Depending upon how much sharpening you’re going to need, you have three options:
- If you need sharpening in many places, add a white layer mask (Reveal All or click on the Layer Mask icon at the bottom of the Layers window), then paint out what you don’t need with a black brush.
- If you need sharpening in just a few places, add a black layer mask (Hide All or Alt-click if you’re adding a mask with the Layer Mask icon) and paint in what you need with a white brush.
- If you will both add and take away sharpening, add a white layer mask (Reveal All or click on the Layer Mask icon at the bottom of the Layers window), then fill the mask with 50% grey. (Set the Foreground colour to 50% grey and with the layer mask active, use Alt-Delete to fill the mask.) Paint in what you do need with a white brush and paint out what you don’t need with a black brush.
To begin adding or removing sharpening, ensure your colours are set to the default Foreground and Background (D).
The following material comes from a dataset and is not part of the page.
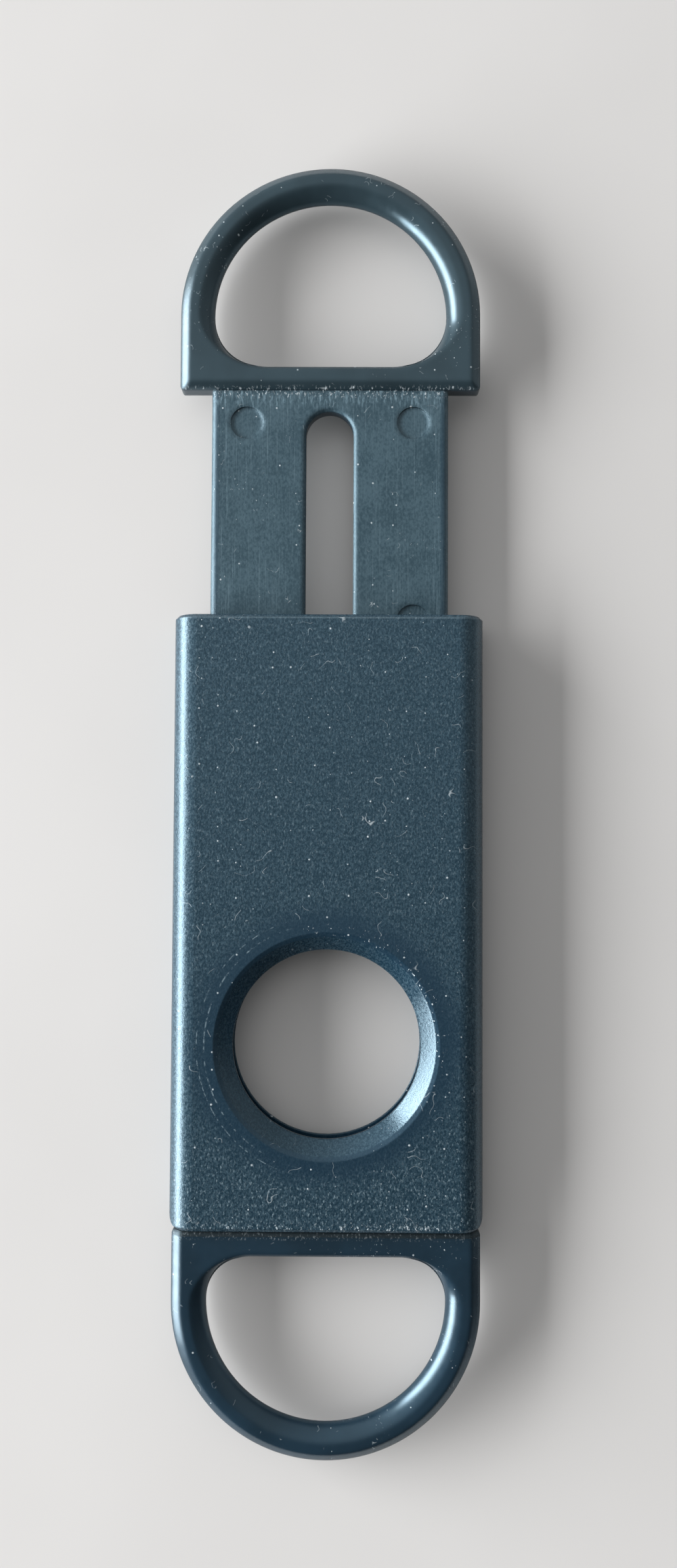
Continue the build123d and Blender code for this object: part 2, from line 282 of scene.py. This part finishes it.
def sleeve_plastic():
    """Matt dark plastic: fine even grain, with dust, lint and a rubbed rim, painted shade on upright walls and a
    painted highlight along the mouth.
    """
    n = Nodes("sleeve_plastic")
    from_axis = n.vector("LENGTH", n.vector("MULTIPLY", n.mm, (1, 1, 0)))
    outside = n.math("SUBTRACT", from_axis, DISH_RADIUS)
    _, front, wall = n.facing()

    grain = n.noise(3.4, detail=3.0, rough=0.62, stretch=(1.25, 0.80, 1.0))
    fine = n.noise(7.0, detail=1.0, stretch=(1.2, 0.8, 1.0), shift=(7.0, 3.0, 1.0))
    cloud = n.noise(0.11, detail=3.0, shift=(2.0, 5.0, 0.0))
    pits = n.weighted((grain, 0.65), (fine, 0.35))

    # A patch round the dish is polished, as by handling, with arcs of fine scratches in
    # it. The cloud moves the patch's edge in and out by up to 1.5 mm.
    wobble = n.math("MULTIPLY_ADD", cloud, 3.0, -1.5)
    handled = n.ramp(n.math("ADD", outside, wobble), 4.6, 0.6)
    polished = n.times(handled, front)
    arcs = n.times(
        n.total(
            n.band(outside, 1.2, half_width=0.02, soft=0.10),
            n.band(outside, 2.1, half_width=0.01, soft=0.08),
        ),
        n.ramp(n.x, -2.0, -9.0),
        n.ramp(n.noise(1.6, detail=3.0, rough=0.7), 0.48, 0.62),
    )
    nicks = n.times(
        n.crumbs((3.0, 1.8, 1.0), 0.64, 0.70, shift=(6.0, 2.0, 0.0)),
        n.band(outside, 0.2, half_width=0.3, soft=0.9),
        n.ramp(n.total(n.x, n.y), 9.0, 15.0),
    )

    # Dust lies thinly on the front, thicker towards the foot, and not on the polish.
    low_down = n.ramp(n.y, -6.0, FOOT_Y)
    powder = n.times(
        n.crumbs((4.2, 2.0, 4.2), 0.54, 0.72, shift=(1.0, 9.0, 4.0)),
        n.math("MULTIPLY_ADD", low_down, 0.40, 0.28),
        n.one_minus(polished),
    )
    # A painted highlight: a lighter line along the mouth's edge.
    mouth_highlight = n.times(n.band(n.y, MOUTH_Y - 0.35, half_width=0.05, soft=0.25), 0.22)
    dust_film_and_highlight = n.times(n.at_most_one(n.total(powder, n.times(arcs, 0.5), mouth_highlight)), front)

    # Motes: sparse specks, finer ones in clouds, lint along the foot, nicks and hairs.
    lint_at_foot = n.times(
        n.crumbs((3.8, 2.0, 1.0), 0.58, 0.68, shift=(0.4, 6.1, 0)),
        n.band(n.y, FOOT_Y + 0.3, half_width=0.25, soft=0.9),
    )
    motes = n.total(
        n.times(n.specks(2.3, keep=0.34, size=0.075), 0.75),
        n.times(
            n.specks(0.9, keep=0.10, size=0.12, shift=(3.3, 1.7, 0)),
            n.ramp(cloud, 0.45, 0.65),
            0.6,
        ),
        lint_at_foot,
        nicks,
        n.times(n.fibres(0.42, patches=0.66, width=0.008, shift=(4.0, 12.0, 0.0)), 0.45),
    )
    motes = n.times(n.at_most_one(motes), front)

    plastic = n.mix(n.ramp(pits, 0.40, 0.68), SLEEVE_DARK, SLEEVE_LIGHT)
    plastic = n.mix(n.times(polished, 0.75), plastic, SLEEVE_RUBBED)
    # Painted shade: upright walls are darkened towards the shaded wall colour.
    plastic = n.mix(n.times(wall, WALL_SHADE_AMOUNT), plastic, SHADED_WALL_COLOUR)
    colour = n.mix(motes, n.mix(dust_film_and_highlight, plastic, DUST_AND_HIGHLIGHT), MOTE)

    roughness = n.total(
        n.ramp(grain, 0.35, 0.65, 0.26, 0.35),
        n.times(handled, -0.09),
        n.times(motes, LINT_AND_SHADE_ROUGHNESS),
    )
    height = n.weighted((grain, 0.7), (fine, 0.4), (motes, 0.6), (polished, -0.2))
    flatter = n.math("MULTIPLY_ADD", handled, -0.4, 1.0)
    n.relief(n.times(height, flatter), depth_mm=0.034, bevel_mm=0.25)
    return n.finish(colour, roughness, PLASTIC_SPECULAR, BLUE_GLOSS)


def moulded_plastic(name, loop_colour):
    """Smooth moulded dark plastic of both loops, duller and scratched on the plate, with painted shade on upright
    walls and in a band below the sleeve's foot.
    """
    n = Nodes(name)
    upward, front, wall = n.facing()
    side = n.math("ABSOLUTE", n.x)
    below_foot = n.math("LESS_THAN", n.y, FOOT_Y)
    plate = n.times(
        n.math("LESS_THAN", n.y, SHOULDER_Y), n.math("GREATER_THAN", n.y, FOOT_Y)
    )

    ripple = n.noise(0.22, shift=(5.0, 0.0, 2.0))
    orange_peel = n.noise(1.1, rough=0.45)
    tooth = n.noise(4.0, rough=0.6, stretch=(1.2, 0.7, 1.0))
    cloud = n.noise(0.16, detail=3.0, shift=(9.0, 2.0, 0.0))

    # The plate is scored lengthwise, as by the channel, and most where its sides rub.
    score = n.noise(1.0, detail=4.0, rough=0.75, stretch=(5.5, 0.10, 1.0))
    hairline = n.noise(1.0, stretch=(11.0, 0.06, 1.0), shift=(3, 8, 0))
    rub = n.band(side, RUBBED_X, half_width=0.35, soft=0.6)
    more_at_sides = n.math("MULTIPLY_ADD", rub, 0.75, 0.25)
    scratches = n.times(n.ramp(score, 0.50, 0.70), more_at_sides, plate, front)
    hairlines = n.times(n.ramp(hairline, 0.60, 0.72), plate, front)
    oiled = n.times(n.band(side, OILED_X, half_width=0.25, soft=0.2), plate)

    # Lint: combed against the slider's shoulder, caught in the seam, and stray motes.
    combed = n.times(
        n.crumbs((3.4, 0.7, 1.0), 0.48, 0.68, shift=(1.0, 2.0, 0.0)),
        n.ramp(n.y, SHOULDER_Y - 3.4, SHOULDER_Y - 0.2),
        plate,
    )
    crumbs = n.crumbs((4.0, 2.2, 1.0), 0.56, 0.66, shift=(2.0, 0.0, 0.0))
    shoulder = n.band(n.y, SHOULDER_Y - 0.3, half_width=0.25, soft=0.6)
    seam = n.times(n.band(n.y, FOOT_Y - 0.9, half_width=0.25, soft=0.35), below_foot)
    clusters = n.ramp(n.noise(0.13, detail=1.0, shift=(3.5, 6.0, 0.0)), 0.54, 0.66)
    bunched = n.crumbs((3.6, 2.0, 1.0), 0.66, 0.72, shift=(5.0, 1.0, 0.0))
    motes = n.total(
        n.times(crumbs, n.weighted((shoulder, 0.9), (seam, 0.25))),
        n.times(n.specks(2.4, keep=0.30, size=0.065, shift=(2.0, 0.6, 0)), 0.7),
        n.times(bunched, clusters, 0.9),
        n.times(n.fibres(0.80, patches=0.72, width=0.014, shift=(8.0, 3.0, 0.0)), 0.35),
    )
    motes = n.times(n.at_most_one(motes), n.ramp(upward, 0.25, 0.5))
    # Painted shade: a nearly black band on the fixed loop just below the sleeve's foot, where the seam lies in
    # shade.
    seam_shade = n.times(n.band(n.y, FOOT_Y - 0.45, half_width=0.45, soft=0.20), below_foot)

    toned = n.weighted((tooth, 0.6), (cloud, 0.4))
    plate_colour = n.mix(n.ramp(toned, 0.38, 0.62), PLATE_DARK, PLATE_LIGHT)
    for mark, share, mark_colour in (
        (oiled, 0.60, OILED),
        (scratches, 0.55, SCRATCH),
        (hairlines, 0.40, HAIRLINE),
        (combed, 0.75, COMBED_LINT),
    ):
        plate_colour = n.mix(n.times(mark, share), plate_colour, mark_colour)
    lighter = tuple(LOOP_MOTTLE * channel for channel in loop_colour[:3]) + (1,)
    mottled = n.mix(n.ramp(cloud, 0.35, 0.65, 0.0, 0.5), loop_colour, lighter)
    colour = n.mix(plate, mottled, plate_colour)
    # Painted shade: upright walls are darkened towards the shaded wall colour.
    colour = n.mix(n.times(wall, WALL_SHADE_AMOUNT), colour, SHADED_WALL_COLOUR)
    colour = n.mix(seam_shade, colour, SEAM_SHADE)
    colour = n.mix(motes, colour, MOTE)

    loop_roughness = n.ramp(orange_peel, 0.3, 0.7, 0.20, 0.26)
    plate_roughness = n.total(
        n.ramp(tooth, 0.35, 0.65, 0.29, 0.37), n.times(scratches, 0.12)
    )
    roughness = n.weighted(
        (loop_roughness, n.one_minus(plate)),
        (plate_roughness, plate),
        (motes, LINT_AND_SHADE_ROUGHNESS),
        (seam_shade, LINT_AND_SHADE_ROUGHNESS),
    )
    height = n.weighted(
        (ripple, 0.5),
        (orange_peel, 0.12),
        (tooth, n.times(plate, 0.35)),
        (scratches, -0.3),
        (hairlines, -0.2),
        (motes, 0.6),
    )
    n.relief(height, depth_mm=0.022, bevel_mm=0.90)
    return n.finish(colour, roughness, PLASTIC_SPECULAR, BLUE_GLOSS)


def blade_steel():
    """Stainless strip: lines of rolling along its length, and shorter grinding marks."""
    n = Nodes("blade_steel")
    rolled = n.noise(1.0, detail=4.0, rough=0.7, stretch=(7.0, 0.25, 1.0))
    ground = n.noise(1.0, detail=4.0, rough=0.7, stretch=(9.0, 1.2, 9.0), shift=(2, 0, 5))
    cloud = n.noise(0.14, detail=3.0)
    bright = n.mix(n.ramp(rolled, 0.35, 0.65), STEEL_DULL, STEEL_BRIGHT)
    colour = n.mix(n.ramp(cloud, 0.45, 0.70, 0.0, 0.35), bright, STEEL_STAINED)
    roughness = n.total(
        n.ramp(rolled, 0.3, 0.7, 0.20, 0.34), n.ramp(cloud, 0.4, 0.7, 0.0, 0.08)
    )
    n.shader.inputs["Metallic"].default_value = 1.0
    n.relief(n.weighted((rolled, 0.6), (ground, 0.4)), depth_mm=0.006, bevel_mm=0.04)
    return n.finish(colour, roughness)


def floor_paint():
    """Pale matt studio floor with a trace of unevenness."""
    n = Nodes("floor_paint")
    patch = n.noise(0.02, detail=3.0)
    colour = n.mix(n.ramp(patch, 0.3, 0.7), FLOOR_DARK, FLOOR_LIGHT)
    return n.finish(colour, roughness=0.8)


materials = {
    "sleeve": sleeve_plastic(),
    "end_loop": moulded_plastic("end_loop_plastic", END_LOOP),
    "slider": moulded_plastic("slider_plastic", SLIDER_LOOP),
    "blade": blade_steel(),
}
for node, material in materials.items():
    for material_slot in frame["nodes"][node].material_slots:
        material_slot.material = material

# ---- Stage --------------------------------------------------------------------------

FLOOR_SIZE = 4.0
FLOOR_GAP = 0.02 * MM  # below the sleeve's back, so that the two don't coincide

floor_z = sleeve_low.z * MM - FLOOR_GAP
bpy.ops.mesh.primitive_plane_add(size=FLOOR_SIZE, location=(0, 0, floor_z))
floor = bpy.context.object
floor.name = "floor"
floor.data.materials.append(floor_paint())


def studio_world(foot, head, right):
    """Soft light from all round, stronger from +Y and from the left.

    foot and head are its strength towards -Y and +Y, right the share of it that is left
    towards +X. Each changes smoothly within a reach on both sides of the middle.
    """
    world = bpy.data.worlds.new("studio")
    world.use_nodes = True
    tree = world.node_tree
    direction = tree.nodes.new("ShaderNodeTexCoord")
    split = tree.nodes.new("ShaderNodeSeparateXYZ")
    tree.links.new(direction.outputs["Generated"], split.inputs["Vector"])
    slopes = []
    for axis, reach, low, high in (("Y", 0.45, foot, head), ("X", 0.60, 1.0, right)):
        slope = tree.nodes.new("ShaderNodeMapRange")
        slope.interpolation_type = "SMOOTHSTEP"
        slope.inputs["From Min"].default_value = -reach
        slope.inputs["From Max"].default_value = reach
        slope.inputs["To Min"].default_value = low
        slope.inputs["To Max"].default_value = high
        tree.links.new(split.outputs[axis], slope.inputs["Value"])
        slopes.append(slope.outputs["Result"])
    strength = tree.nodes.new("ShaderNodeMath")
    strength.operation = "MULTIPLY"
    background = tree.nodes["Background"]
    background.inputs["Color"].default_value = (1, 1, 1, 1)
    tree.links.new(slopes[0], strength.inputs[0])
    tree.links.new(slopes[1], strength.inputs[1])
    tree.links.new(strength.outputs["Value"], background.inputs["Strength"])
    return world


def area_lamp(name, place, target, width, height, power):
    """A rectangular lamp of power watts at place, facing target."""
    data = bpy.data.lights.new(name, "AREA")
    data.shape = "RECTANGLE"
    data.size = width
    data.size_y = height
    data.energy = power
    lamp = bpy.data.objects.new(name, data)
    bpy.context.scene.collection.objects.link(lamp)
    lamp.location = place
    aim = Vector(target) - Vector(place)
    lamp.rotation_euler = aim.to_track_quat("-Z", "Y").to_euler()


bpy.context.scene.world = studio_world(foot=0.13, head=0.78, right=0.50)
area_lamp(
    "window",
    place=(-1.50, 0.02, 0.39),
    target=(0, 0.03, 0),
    width=2.20,
    height=0.74,
    power=82.0,
)

# ---- Camera -------------------------------------------------------------------------

# Fitted to the photograph, with the sensor's width along the picture's height.
SENSOR_WIDTH = 36.0
LENS = 27.04
CAMERA_PLACE = Vector((2.609, 25.654, 145.284)) * MM
CAMERA_TURN = Euler((0.041, 0.009, 0.005), "ZYX")
NEAREST_SEEN = 0.01

camera_data = bpy.data.cameras.new("camera")
camera_data.sensor_width = SENSOR_WIDTH
camera_data.lens = LENS
camera_data.clip_start = NEAREST_SEEN
camera = bpy.data.objects.new("camera", camera_data)
bpy.context.scene.collection.objects.link(camera)
camera.location = CAMERA_PLACE
camera.rotation_euler = CAMERA_TURN
bpy.context.scene.camera = camera

bpy.context.scene.view_settings.view_transform = "Standard"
Use a very soft brush (0% Hardness) at a medium or larger size. Paint in or out sharpening as you need. Change the Opacity of your brush to control how much sharpening you paint in or out.
Turn on and off visibility of the high pass layer while you work in order to check the changes you’ve made. It’s better to not apply quite enough sharpening than to over sharpen an image. Avoid creating edges that become unnaturally razor sharp or causing colours to clump. The dreaded sharpening halos are not as obvious with high pass sharpening as they are with other sharpening tools, so you may not see them before you notice the other two changes.
If you discover after you’ve sharpened that you need to make other changes in your image, you can still work on the adjustment layers beneath without having to redo the sharpening. You will only have to redo the sharpening layer if you change the actual content of your image by, for example, cloning.Flatten the image before saving.
Digital images often need sharpening because the process of recording a digital image softens edges and details. There are many approaches to sharpening but I like using a high pass layer with a mask. This method of sharpening adds a layer to the image and all changes are made on that layer; therefore, high pass sharpening does not change the original image. The layer’s blending mode and opacity can be adjusted and changed when and as much as needed to fine-tune sharpening over the whole image. By applying a mask to the sharpening layer, sharpening can be further refined by selectively applying it only to certain parts of the image and, if desired, in varying amounts. Finally, a high pass sharpening layer allows you to see the effects as you work so you can judge in the process what changes need to be made.